Glenn Cochran, director of residence life and associate dean of students, said during the 2018 fiscal year, 50 additional cameras were installed in residence halls across campus at a total cost of $140,000.
He said, “This doesn’t mean people aren’t going to continue to do these kinds of things. But we want people to feel safe and students really seemed to want cameras to deter these acts.”
He said it’s “difficult” for FSUPD to narrow down a suspect list in regard to who slid the note under the door. “How fast could that really be? I think in about two seconds someone could slip a note under the door. And the cameras didn’t get that. So, if there’s not witnesses, it’s hard to determine who actually did it.”
He urges administrators, faculty, staff, and students to be proactive in combatting racism. “This isn’t just one person’s job.”
Cochran said he and other members of Residence Life routinely receive training and education to address issues of racism. “I’m constantly learning. I will never know everything – white privilege exists and racism exists, and I think we all have a hand in ending that.”
President F. Javier Cevallos said, “It is sad that a handful of individuals with their own hateful agendas are creating such a painful moment for so many students on the campus.”
He added, “We must continue to work together to reach the goal of being a truly inclusive campus. As I often say, the goal is to say that at Framingham State, we respect every single member of our community. We together create our community. It is not the job of a single person, but the collective work of all of us.”
During the community forum held on March 6, Cevallos said a $5,000 reward is still available to anyone who has information regarding the hate crimes. The reward was first offered after the string of hate crimes during the 2017-18 academic year.
Across campus, members of the community are using different creative outlets to express their outrage in the wake of the recent hate crime.
On Feb. 28, faculty and students gathered outside McCarthy with signs that had messages such as: “No Hate” and “Professors Against Racism.”
Zeynep Gonen, sociology professor, organized a protest in a response to the hate crime called “Napkins Against Racism” March 1. Students and faculty members wrote messages on napkins that are displayed in the McCarthy lobby.
She said she was inspired by artist Adrian Piper, who created post cards on which she addressed incidents of racism and sexism that she experienced.
The cards “compassionately expressed her anger, without being disrespectful or hateful.
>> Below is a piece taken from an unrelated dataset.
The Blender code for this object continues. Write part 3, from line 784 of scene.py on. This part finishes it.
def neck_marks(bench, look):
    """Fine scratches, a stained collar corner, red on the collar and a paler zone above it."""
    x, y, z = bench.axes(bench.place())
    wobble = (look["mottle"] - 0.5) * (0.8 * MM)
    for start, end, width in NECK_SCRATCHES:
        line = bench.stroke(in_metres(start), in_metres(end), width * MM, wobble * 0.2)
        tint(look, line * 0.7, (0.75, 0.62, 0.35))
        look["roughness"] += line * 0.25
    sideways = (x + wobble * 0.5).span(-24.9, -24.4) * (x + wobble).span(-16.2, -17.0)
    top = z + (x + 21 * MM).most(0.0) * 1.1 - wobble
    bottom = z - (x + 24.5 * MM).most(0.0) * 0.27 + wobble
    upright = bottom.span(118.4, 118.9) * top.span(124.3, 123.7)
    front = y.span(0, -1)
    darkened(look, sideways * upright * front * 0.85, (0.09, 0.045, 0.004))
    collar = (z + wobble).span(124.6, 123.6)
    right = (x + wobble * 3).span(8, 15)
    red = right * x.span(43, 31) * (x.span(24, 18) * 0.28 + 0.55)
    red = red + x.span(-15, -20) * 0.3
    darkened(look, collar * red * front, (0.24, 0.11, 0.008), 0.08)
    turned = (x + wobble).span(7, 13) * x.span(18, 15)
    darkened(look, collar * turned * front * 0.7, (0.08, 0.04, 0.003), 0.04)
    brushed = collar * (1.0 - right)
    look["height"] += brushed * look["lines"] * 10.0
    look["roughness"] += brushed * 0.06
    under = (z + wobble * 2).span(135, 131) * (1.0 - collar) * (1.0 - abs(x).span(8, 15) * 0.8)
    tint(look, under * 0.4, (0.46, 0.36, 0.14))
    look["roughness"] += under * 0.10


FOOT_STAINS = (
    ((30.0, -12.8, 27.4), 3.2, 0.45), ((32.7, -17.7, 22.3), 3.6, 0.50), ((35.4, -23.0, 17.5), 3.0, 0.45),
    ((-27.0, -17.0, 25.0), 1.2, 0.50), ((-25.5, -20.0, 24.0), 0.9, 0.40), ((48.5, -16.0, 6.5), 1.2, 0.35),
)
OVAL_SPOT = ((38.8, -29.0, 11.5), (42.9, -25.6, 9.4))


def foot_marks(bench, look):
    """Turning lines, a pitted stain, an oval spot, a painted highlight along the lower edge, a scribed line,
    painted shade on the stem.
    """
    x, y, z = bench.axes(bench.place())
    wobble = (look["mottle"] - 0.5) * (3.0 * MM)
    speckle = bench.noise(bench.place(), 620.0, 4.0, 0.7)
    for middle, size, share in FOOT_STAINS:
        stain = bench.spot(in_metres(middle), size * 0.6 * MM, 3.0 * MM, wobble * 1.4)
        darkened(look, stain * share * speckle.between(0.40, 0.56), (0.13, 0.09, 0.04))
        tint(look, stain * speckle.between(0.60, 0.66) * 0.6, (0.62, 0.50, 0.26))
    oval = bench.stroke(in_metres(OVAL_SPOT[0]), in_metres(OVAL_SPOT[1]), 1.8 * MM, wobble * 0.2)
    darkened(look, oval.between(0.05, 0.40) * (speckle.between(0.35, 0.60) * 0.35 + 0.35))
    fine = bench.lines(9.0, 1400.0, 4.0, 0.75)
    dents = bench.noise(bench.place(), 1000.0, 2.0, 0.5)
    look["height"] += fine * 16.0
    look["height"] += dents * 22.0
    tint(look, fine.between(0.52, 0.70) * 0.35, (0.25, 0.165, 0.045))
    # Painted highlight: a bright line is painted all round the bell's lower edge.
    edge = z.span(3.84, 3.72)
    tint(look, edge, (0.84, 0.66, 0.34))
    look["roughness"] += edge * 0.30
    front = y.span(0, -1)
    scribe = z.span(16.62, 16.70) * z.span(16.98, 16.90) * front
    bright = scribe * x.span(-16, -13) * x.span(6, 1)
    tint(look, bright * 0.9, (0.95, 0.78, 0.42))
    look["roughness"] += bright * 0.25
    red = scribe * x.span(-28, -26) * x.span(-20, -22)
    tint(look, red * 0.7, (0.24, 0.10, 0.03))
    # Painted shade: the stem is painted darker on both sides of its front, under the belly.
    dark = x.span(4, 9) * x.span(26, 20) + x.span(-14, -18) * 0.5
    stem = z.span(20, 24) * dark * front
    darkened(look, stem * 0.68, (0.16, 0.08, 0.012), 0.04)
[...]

I thought it was a powerful work.”
Following the hate crime, Gonen said she felt “anger and frustration” and wanted to provide her students with an outlet to express their emotions. “So, I decided to take napkins with me [to class] and ask them to try to write directly to the person/people and tell [them] whatever they wanted to.”
She added, “I think the act of expressing anger directly is powerful and healing. I hope Napkins Against Racism gave this opportunity to many students to do that, and also changes the racist narrative that students of color on this campus were subjected to.”
She then brought the idea to other members of the Faculty Against Hate group, who also brought napkins to their classes and allowed students to write their own messages.
Hurley said resident assistants in Towers are organizing an event in response to the hate crime. He said the event, which will occur April 3, will showcase cultures from around the world.
Becca Moffat, a senior and resident assistant in Towers, said seven floors in the building will be decorated to reflect the customs and cultures of different countries.
She added, “It’s an opportunity for people to ask questions and learn about cultures they previously may not have explored.”
After the recent hate crime, senior Jesús Ruelas said he needed to find a creative outlet to express his frustration with the continued hate crimes. With a camera and 35mm film, Ruelas has begun photographing faculty, students, and staff to celebrate diversity on campus.
He said his project, which primarily focuses on the experiences of people of color, aims to highlight the inequity felt by people of color on campus. Ruelas believes the successes and experiences of people of color are not adequately showcased at the University.
During the photoshoots with each participant, he asks them to share their experiences of “racial tension,” as well as stories of success and what they wish to see the community do in response to the recent hate crimes.
Ruelas started a GoFundMe to mitigate the cost of film with an original goal of $100 and as of print time, he has raised over $400, with most contributions coming from members of the FSU community.
Ruelas said he hopes to “start a bigger dialogue on campus. I want to celebrate these people. I want to eradicate intolerance. I want my community to be together. I want all my peers to live a life where they do not fear to be judged by their appearance, background, religious, or sexual orientation.”